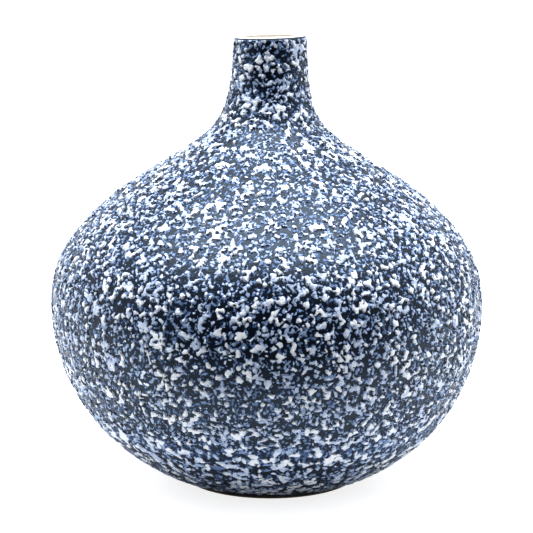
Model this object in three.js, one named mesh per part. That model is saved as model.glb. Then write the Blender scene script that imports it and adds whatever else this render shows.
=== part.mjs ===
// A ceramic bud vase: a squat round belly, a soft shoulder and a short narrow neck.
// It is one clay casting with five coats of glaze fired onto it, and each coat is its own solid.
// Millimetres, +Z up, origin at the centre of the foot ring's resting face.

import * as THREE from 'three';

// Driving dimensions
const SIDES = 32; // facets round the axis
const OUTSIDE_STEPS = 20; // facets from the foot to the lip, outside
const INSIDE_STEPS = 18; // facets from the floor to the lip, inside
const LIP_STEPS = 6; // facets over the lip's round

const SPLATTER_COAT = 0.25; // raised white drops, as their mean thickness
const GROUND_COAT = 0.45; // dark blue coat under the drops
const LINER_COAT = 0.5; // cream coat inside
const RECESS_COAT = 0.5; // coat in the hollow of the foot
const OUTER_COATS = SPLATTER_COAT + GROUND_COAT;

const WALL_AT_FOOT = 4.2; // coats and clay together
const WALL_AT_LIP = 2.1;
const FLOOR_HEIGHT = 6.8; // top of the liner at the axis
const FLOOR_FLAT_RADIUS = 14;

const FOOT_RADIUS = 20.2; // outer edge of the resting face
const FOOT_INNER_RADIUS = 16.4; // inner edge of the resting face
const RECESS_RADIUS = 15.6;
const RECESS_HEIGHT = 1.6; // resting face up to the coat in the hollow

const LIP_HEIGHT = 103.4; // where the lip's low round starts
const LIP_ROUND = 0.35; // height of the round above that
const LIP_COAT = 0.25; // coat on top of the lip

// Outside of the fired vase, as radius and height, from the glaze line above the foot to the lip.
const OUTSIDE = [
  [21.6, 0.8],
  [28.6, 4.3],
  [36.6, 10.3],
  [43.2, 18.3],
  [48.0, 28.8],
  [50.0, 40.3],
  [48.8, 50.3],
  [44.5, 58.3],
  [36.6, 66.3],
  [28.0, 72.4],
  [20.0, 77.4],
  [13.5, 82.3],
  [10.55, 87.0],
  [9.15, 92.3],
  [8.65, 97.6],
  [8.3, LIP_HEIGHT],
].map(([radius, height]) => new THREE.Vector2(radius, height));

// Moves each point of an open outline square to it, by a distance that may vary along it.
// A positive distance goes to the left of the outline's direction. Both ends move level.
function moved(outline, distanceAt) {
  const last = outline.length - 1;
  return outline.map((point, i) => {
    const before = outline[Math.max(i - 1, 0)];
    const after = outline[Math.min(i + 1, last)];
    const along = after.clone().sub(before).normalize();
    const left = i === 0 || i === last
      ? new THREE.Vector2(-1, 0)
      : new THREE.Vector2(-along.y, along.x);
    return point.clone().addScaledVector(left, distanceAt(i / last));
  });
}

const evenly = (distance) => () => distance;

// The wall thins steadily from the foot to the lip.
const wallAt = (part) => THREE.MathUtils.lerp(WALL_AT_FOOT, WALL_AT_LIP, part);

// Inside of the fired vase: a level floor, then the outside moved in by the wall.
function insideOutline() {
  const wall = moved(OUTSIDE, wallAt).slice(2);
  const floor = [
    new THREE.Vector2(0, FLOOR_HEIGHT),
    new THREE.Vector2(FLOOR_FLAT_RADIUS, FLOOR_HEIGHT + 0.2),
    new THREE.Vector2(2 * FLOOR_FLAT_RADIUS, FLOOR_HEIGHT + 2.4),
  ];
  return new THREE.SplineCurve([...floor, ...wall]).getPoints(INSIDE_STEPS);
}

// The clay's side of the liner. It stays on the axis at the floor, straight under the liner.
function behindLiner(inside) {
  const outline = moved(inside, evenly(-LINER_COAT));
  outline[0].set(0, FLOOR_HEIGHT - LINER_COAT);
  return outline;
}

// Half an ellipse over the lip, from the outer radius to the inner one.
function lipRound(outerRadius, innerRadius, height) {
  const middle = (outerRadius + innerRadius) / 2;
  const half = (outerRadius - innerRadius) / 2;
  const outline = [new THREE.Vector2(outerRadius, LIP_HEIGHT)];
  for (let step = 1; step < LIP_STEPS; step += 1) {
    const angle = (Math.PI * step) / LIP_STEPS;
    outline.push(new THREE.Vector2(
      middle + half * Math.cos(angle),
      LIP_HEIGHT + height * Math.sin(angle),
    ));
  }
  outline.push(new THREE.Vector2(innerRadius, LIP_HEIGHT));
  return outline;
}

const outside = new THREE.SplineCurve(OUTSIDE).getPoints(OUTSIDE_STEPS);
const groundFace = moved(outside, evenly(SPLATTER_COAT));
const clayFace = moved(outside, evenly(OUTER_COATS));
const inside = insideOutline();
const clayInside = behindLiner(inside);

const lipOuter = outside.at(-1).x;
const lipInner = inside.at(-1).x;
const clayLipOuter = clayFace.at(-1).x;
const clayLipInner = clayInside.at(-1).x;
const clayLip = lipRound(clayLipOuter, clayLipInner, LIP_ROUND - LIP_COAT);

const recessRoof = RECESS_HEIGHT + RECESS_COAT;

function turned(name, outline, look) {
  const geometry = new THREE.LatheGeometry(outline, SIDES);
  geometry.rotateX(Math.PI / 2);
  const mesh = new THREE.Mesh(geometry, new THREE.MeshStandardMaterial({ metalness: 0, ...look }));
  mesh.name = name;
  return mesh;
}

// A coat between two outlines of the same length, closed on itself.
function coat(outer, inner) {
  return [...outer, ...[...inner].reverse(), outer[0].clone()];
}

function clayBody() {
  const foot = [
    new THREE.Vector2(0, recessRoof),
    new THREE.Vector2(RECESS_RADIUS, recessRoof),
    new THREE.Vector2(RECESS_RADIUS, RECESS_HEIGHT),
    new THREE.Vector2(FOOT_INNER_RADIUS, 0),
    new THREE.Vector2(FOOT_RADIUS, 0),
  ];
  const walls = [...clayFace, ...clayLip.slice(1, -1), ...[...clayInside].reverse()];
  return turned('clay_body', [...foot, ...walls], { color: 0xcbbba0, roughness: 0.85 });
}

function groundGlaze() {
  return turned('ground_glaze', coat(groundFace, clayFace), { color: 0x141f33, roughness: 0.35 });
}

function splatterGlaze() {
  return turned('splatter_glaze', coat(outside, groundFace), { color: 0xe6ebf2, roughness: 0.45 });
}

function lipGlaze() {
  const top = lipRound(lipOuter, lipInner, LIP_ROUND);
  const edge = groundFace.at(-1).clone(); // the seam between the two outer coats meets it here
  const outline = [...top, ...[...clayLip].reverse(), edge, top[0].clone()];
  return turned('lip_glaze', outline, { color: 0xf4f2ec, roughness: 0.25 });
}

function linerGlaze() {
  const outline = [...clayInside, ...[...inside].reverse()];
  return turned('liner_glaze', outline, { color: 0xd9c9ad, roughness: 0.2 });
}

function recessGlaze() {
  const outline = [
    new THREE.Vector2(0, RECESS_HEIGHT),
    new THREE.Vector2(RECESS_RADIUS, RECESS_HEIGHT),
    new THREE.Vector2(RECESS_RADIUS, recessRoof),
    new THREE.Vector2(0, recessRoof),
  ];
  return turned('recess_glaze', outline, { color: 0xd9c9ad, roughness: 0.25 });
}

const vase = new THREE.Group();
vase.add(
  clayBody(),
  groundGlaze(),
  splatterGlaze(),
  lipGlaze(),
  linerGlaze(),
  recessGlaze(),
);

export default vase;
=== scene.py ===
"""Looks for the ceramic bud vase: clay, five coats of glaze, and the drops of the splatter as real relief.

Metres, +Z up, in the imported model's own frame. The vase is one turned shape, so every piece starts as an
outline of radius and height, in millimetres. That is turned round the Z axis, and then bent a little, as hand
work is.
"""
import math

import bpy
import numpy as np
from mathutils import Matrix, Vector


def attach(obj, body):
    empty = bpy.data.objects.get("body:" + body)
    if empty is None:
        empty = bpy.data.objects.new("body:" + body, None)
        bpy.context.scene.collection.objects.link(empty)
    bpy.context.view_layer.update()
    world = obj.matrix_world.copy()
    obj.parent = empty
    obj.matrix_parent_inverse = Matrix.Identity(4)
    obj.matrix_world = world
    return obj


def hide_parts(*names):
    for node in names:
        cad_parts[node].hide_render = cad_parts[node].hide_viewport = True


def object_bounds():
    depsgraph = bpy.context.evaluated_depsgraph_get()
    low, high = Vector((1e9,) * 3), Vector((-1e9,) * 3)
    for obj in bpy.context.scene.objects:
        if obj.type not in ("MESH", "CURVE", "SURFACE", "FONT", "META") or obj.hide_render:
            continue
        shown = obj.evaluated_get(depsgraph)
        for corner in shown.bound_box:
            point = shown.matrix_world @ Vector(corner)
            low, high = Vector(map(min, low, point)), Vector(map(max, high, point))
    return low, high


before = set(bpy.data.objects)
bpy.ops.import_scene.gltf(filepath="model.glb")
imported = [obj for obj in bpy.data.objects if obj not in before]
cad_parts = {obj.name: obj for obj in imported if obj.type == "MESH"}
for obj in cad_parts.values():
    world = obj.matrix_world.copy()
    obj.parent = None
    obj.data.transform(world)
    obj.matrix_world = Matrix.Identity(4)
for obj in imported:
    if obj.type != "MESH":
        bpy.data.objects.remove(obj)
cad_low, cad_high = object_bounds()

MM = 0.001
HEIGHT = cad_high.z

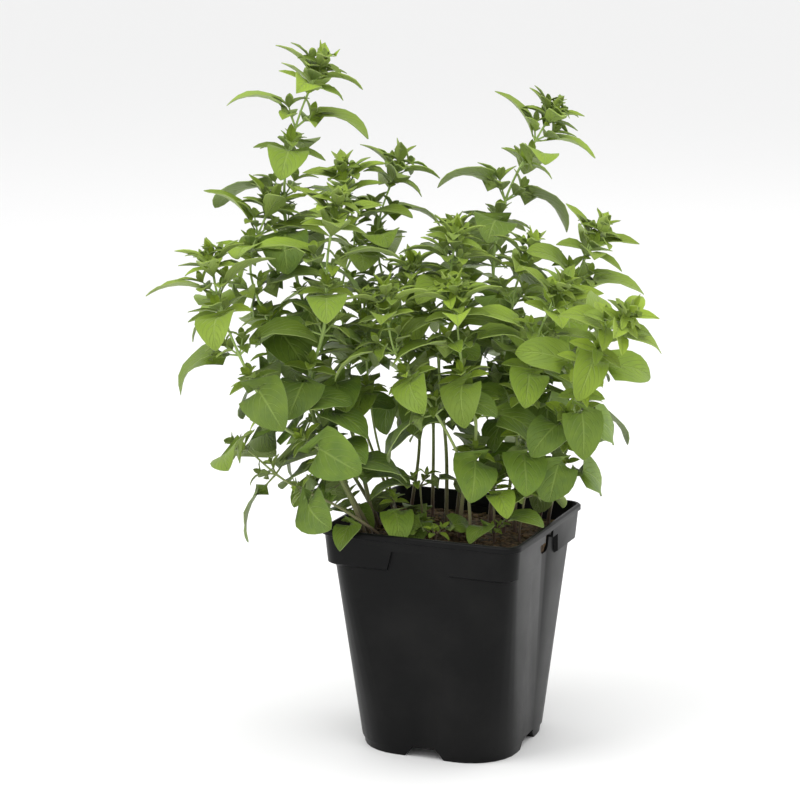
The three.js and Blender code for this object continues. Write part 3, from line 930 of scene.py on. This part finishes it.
###
* [Written request]: Copy the lines from the start of the data verbatim, stopping after the line containing "const LIP_STEPS = 6;".

* [Task result]:
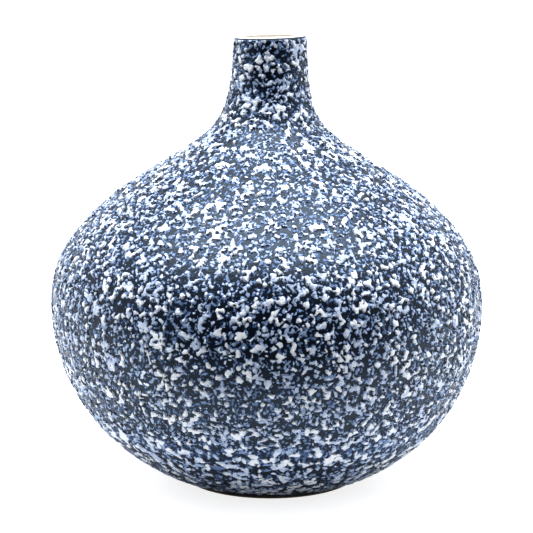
Model this object in three.js, one named mesh per part. That model is saved as model.glb. Then write the Blender scene script that imports it and adds whatever else this render shows.
=== part.mjs ===
// A ceramic bud vase: a squat round belly, a soft shoulder and a short narrow neck.
// It is one clay casting with five coats of glaze fired onto it, and each coat is its own solid.
// Millimetres, +Z up, origin at the centre of the foot ring's resting face.

import * as THREE from 'three';

// Driving dimensions
const SIDES = 32; // facets round the axis
const OUTSIDE_STEPS = 20; // facets from the foot to the lip, outside
const INSIDE_STEPS = 18; // facets from the floor to the lip, inside
const LIP_STEPS = 6; // facets over the lip's round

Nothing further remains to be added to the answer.